We all know people who get by on their looks. For women, that has often been the only way to get ahead. But when feminists fought for greater legal and professional rights for women, did they inherit a patriarchal devaluation of feminine beauty and sexual power – and in doing so neutralize a natural advantage? And if they did, should women take back this advantage, and use their looks and sexuality to get ahead?
This is part of the premise of a controversial new book by British sociologist Catherine Hakim. In Erotic Capital: The Power of Attraction in the Boardroom and the Bedroom, Hakim, a sociologist at the London School of Economics, adds to French sociologist Pierre Bourdieu’s theory of capital assets. Bourdieu identifies three types of personal assets: economic capital (what you own), cultural capital (what you know), and social capital (who you know). Hakim adds erotic capital to the list as a separate, definitive personal asset. She includes in her definition of erotic capital not only beauty, sexuality, and fertility, but also charm, liveliness, and style. And she does note that the last three can be cultivated by almost anyone, if they desire to raise their overall attractiveness. But the emphasis on sexuality in her book is where she invites controversy.
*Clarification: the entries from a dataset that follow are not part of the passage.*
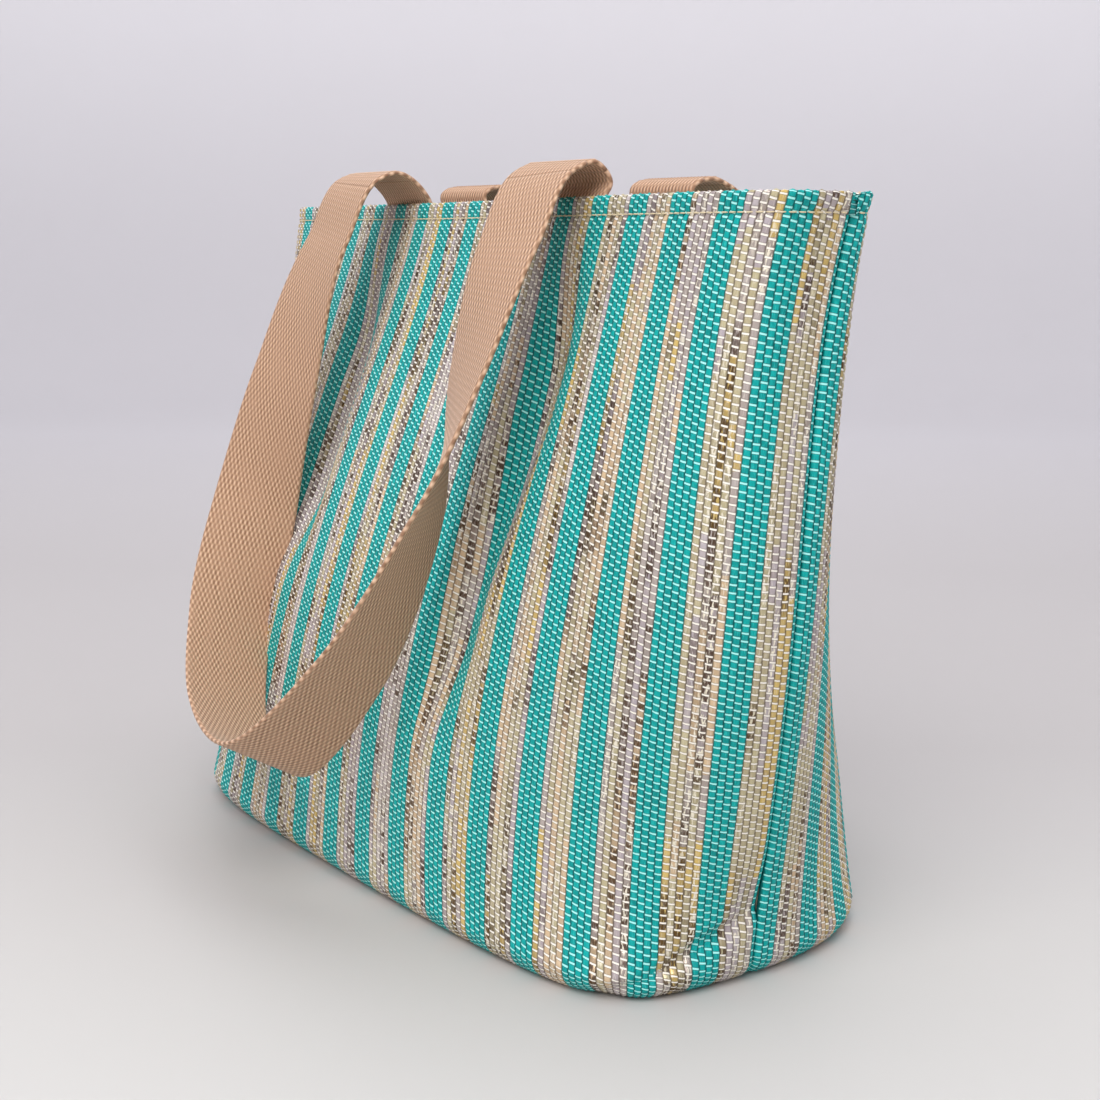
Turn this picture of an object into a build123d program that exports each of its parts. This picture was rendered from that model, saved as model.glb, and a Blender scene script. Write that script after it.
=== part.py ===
"""A soft tote bag with boxed corners, a lining and two webbing handles.

The bag stands on its base at the origin, +Z up, with its front panel towards -Y. The handles hang
outside the bag, one in front and one behind, and lift on three coupled hinge lines at each sewn end.
"""

import os
from math import cos, pi, radians, sin, tan

from build123d import *

# Driving dimensions, in millimetres.
bag_height = 264.0
base_half_width = 157.0
base_half_depth = 83.0
rim_half_width = 195.0
rim_half_depth = 19.0
base_edge_radius = 12.0

outer_cloth = 1.6
lining_cloth = 0.8
lining_drop = 1.5  # the lining ends this far below the rim

strap_width = 38.0
strap_thickness = 2.0
strap_clearance = 0.3  # between a sewn strap end and the cloth on each side of it
sewn_length = 28.0  # of each strap end, between outer cloth and lining
handle_spacing = 142.0  # between the middles of a handle's two ends
handle_offset = 6.0  # of the handles' middle from the bag's middle, towards +X

arch_foot = 5.0  # straight strap between the rim and the first hinge line
arch_rise_run = 12.0  # from the first hinge line to the second
arch_bend_run = 7.0  # from the second hinge line to the third
arch_rise_angle = 36.0  # of the first run above the level
arch_bend_angle = -17.0  # of the second run above the level
hinge_turn = 54.0  # between two neighbouring runs of the strap, for which each hinge gap is cut
hinge_clearance = 0.15

thread = 0.5  # proud of the cloth
stitch_band = 0.9  # height of the stitch row
stitch_drop = 5.0  # of the stitch row below the rim

outline_steps = 32  # points round one level outline

# How the body fills out between base and rim: the level's height as a share of the bag's height,
# how far each half size has gone from its base value to its rim value, and how square the level is.
body_shape = (
    # height, width share, depth share, squareness
    (0.25, 0.37, 0.13, 2.5),
    (0.50, 0.64, 0.45, 2.8),
    (0.75, 0.83, 0.77, 3.3),
    (1.00, 1.00, 1.00, 3.5),
)
base_squareness = 4.2

# The hanging loop of the front handle, from its left end to its right one. Each station is right of
# the middle of the handle, down from the rim, and has a gap between the strap's near edge and how
# far the bag's panel stands out at that height. The turn is the strap's own: its width lies along
# the bag at 0 and 180 degrees, and points out from it at 90 degrees, at the bottom of the loop.
loop_stations = (
    # right, gap, down, turn
    (-75, 24, 15, 0),
    (-90, 18, 70, 20),
    (-104, 2, 130, 50),
    (-95, 0, 175, 75),
    (-55, 10, 205, 85),
    (-5, 15, 210, 90),
    (35, 11, 170, 110),
    (60, 15, 110, 135),
    (70, 28, 60, 165),
    (74, 28, 15, 180),
)
loop_tilt = 30.0  # of the strap's width below the level, where it points out from the bag
loop_steps = 3  # cross-sections from one station to the next

os.makedirs("parts", exist_ok=True)


# The bag's body.
def body_levels(inset):
    """Height, half width, half depth and squareness of each level, with the surface moved in by inset."""
    levels = []
    inner_radius = base_edge_radius - inset
    for angle in (0, 45, 90):
        pull_in = inset + inner_radius * (1 - sin(radians(angle)))
        height = base_edge_radius - inner_radius * cos(radians(angle))
        levels.append((height, base_half_width - pull_in, base_half_depth - pull_in, base_squareness))
    for height_share, width_share, depth_share, squareness in body_shape:
        half_width = base_half_width + width_share * (rim_half_width - base_half_width)
        half_depth = base_half_depth + depth_share * (rim_half_depth - base_half_depth)
        levels.append((height_share * bag_height, half_width - inset, half_depth - inset, squareness))
    return levels


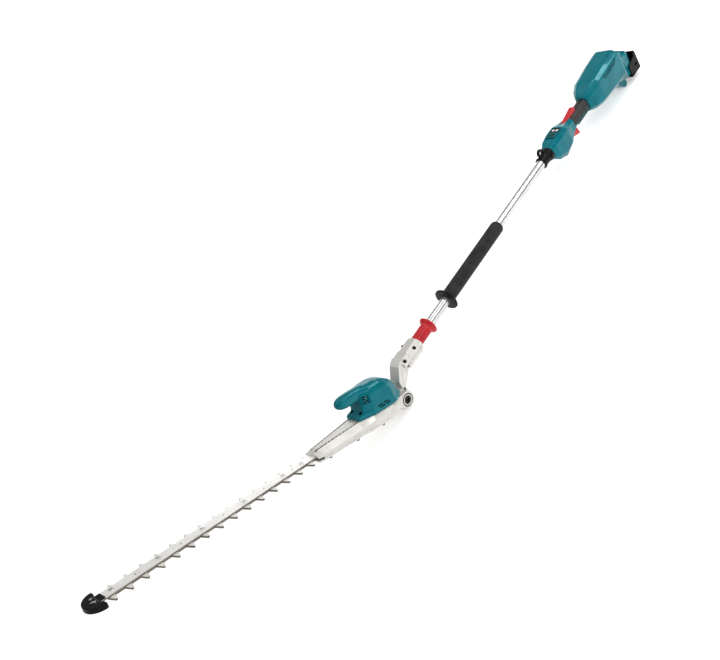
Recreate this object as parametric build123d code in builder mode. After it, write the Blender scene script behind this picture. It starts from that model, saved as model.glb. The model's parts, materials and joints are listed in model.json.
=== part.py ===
from build123d import *
import math
import os

# Pole hedge trimmer with an angled cutting head. Millimetres, +Z up, +X from the handle to the blade,
# +Y to the left. The origin lies on the resting surface, under the middle of the tool's length.
# The tool rests on the foot of its rear housing and on the knuckle of its head pivot.

os.makedirs("parts", exist_ok=True)

# ---- driving dimensions: layout
PIVOT_X = 250.0            # head pivot, along the tool
PIVOT_Z = 27.0             # head pivot above the surface, which is the hub's radius
POLE_RISE = 58.2           # pole axis above the head pivot
POLE_Z = PIVOT_Z + POLE_RISE
HEAD_ANGLE = 23.2          # cutting head turned up from the pole's direction
COS_H = math.cos(math.radians(HEAD_ANGLE))
SIN_H = math.sin(math.radians(HEAD_ANGLE))
WALL = 2.5                 # plastic shells
FIT = 0.05                 # radial clearance of parts that sit in each other
SPAN = 4000.0              # longer than the whole tool, for cuts right through

# ---- driving dimensions: pole, distances are measured back from the head pivot
TUBE_R = 13.25
TUBE_WALL = 1.5
TUBE_START = 66.0
TUBE_END = 900.0
GRIP_START = 287.0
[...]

Dr. Hakim proposes that the puritanical English and American patriarchy has shamed women from using this form of capital in order to control female sexuality – and that feminists have inherited this disdain and wrongfully included it in their theories of gender, sexuality, and sociology. She points out that while women are discouraged to use their erotic capital instrumentally (i.e. for anything but non-demanding love), men are free to use any form of capital they possess, without censure. And she writes of a “male sex deficit” that gives women and female sexuality the advantage of rarity.
Now, I was raised in the South, so when I read this, I heard an inner Ron White voice say, “Well, duuuuh!” But as a feminist I am also sensitive to the very political incorrectness of these statements. And I’m not sure I want to commodify every aspect of my being!
Feminist fear of overstating the value of erotic capital is valid. When women have so many talents to offer, we don’t want to be reduced to a merely sexual identity. But does that mean that concepts of gender and divergent female sexuality have to be destroyed? Is that even possible?
Hakim says no. She brings up study after study that show that gender is not just a performance, that men’s and women’s sexual desires are very different, and that women’s beauty and fertility are undervalued in English and American society.
In work as in life, the playing field is never truly level. It would be nice if everyone could be judged solely on work and merit. It would also be nice if everyone had the same access to the best schools and the socialization required to excel in them. But obviously looks do matter – and Hakim points out that men are far more rewarded for them in the workplace than women. And she does not shy away from the known fact that it’s usually people without other forms of capital who are the first to use their erotic capital to get ahead. Is there a class bias against women’s use of erotic capital? Is it a way for those who do have educational and economic capital to unconsciously enforce class boundaries? Hakim doesn’t say, though an example like Anna Nicole Smith might be illustrative.
Hakim also doesn’t go much into the pleasure of beauty, of charm, of grace and liveliness. She’s a social scientist, not a bon vivant. But that’s where I think both she and feminist theorists miss an important point. A whole lot of us like beauty, we like harmony, we like charm. As a woman I may like them even more – they make life easier, better, and more fun. And in a society where every asset – and every behavior – can be considered instrumental and transactional, niceties like charm get a bad rap.
I do think Dr. Hakim raises some valid points. The demand that women’s sexual and emotional work should only be done for love and never for money is, indeed, sexist and one-sided. Like men, we should feel free to be as instrumental with our assets as we choose. But pointing out these as facts is one thing – how they work in practice is quite another. If as women, we commodify our erotic capital en masse, we do face a real risk of reverting to being valued only for our sexuality. The paint’s not dry on feminism, and we know that we can mess things up for ourselves.
And while much of Hakim’s theory points to a more cold and calculated use of sexuality, she does include other aspects of erotic capital such as charm, grace, and manners. These things are attractive both on the job and off, can be nurtured at any age, and do not have the limited shelf life of beauty and sexiness. But any discussion of them will likely get lost in the controversy over the more sexual aspects of erotic capital. Which is a shame, since these are aspects that can be developed over time by both genders and shared freely. And there is real social value, and social pleasure, in using them – commodified or not.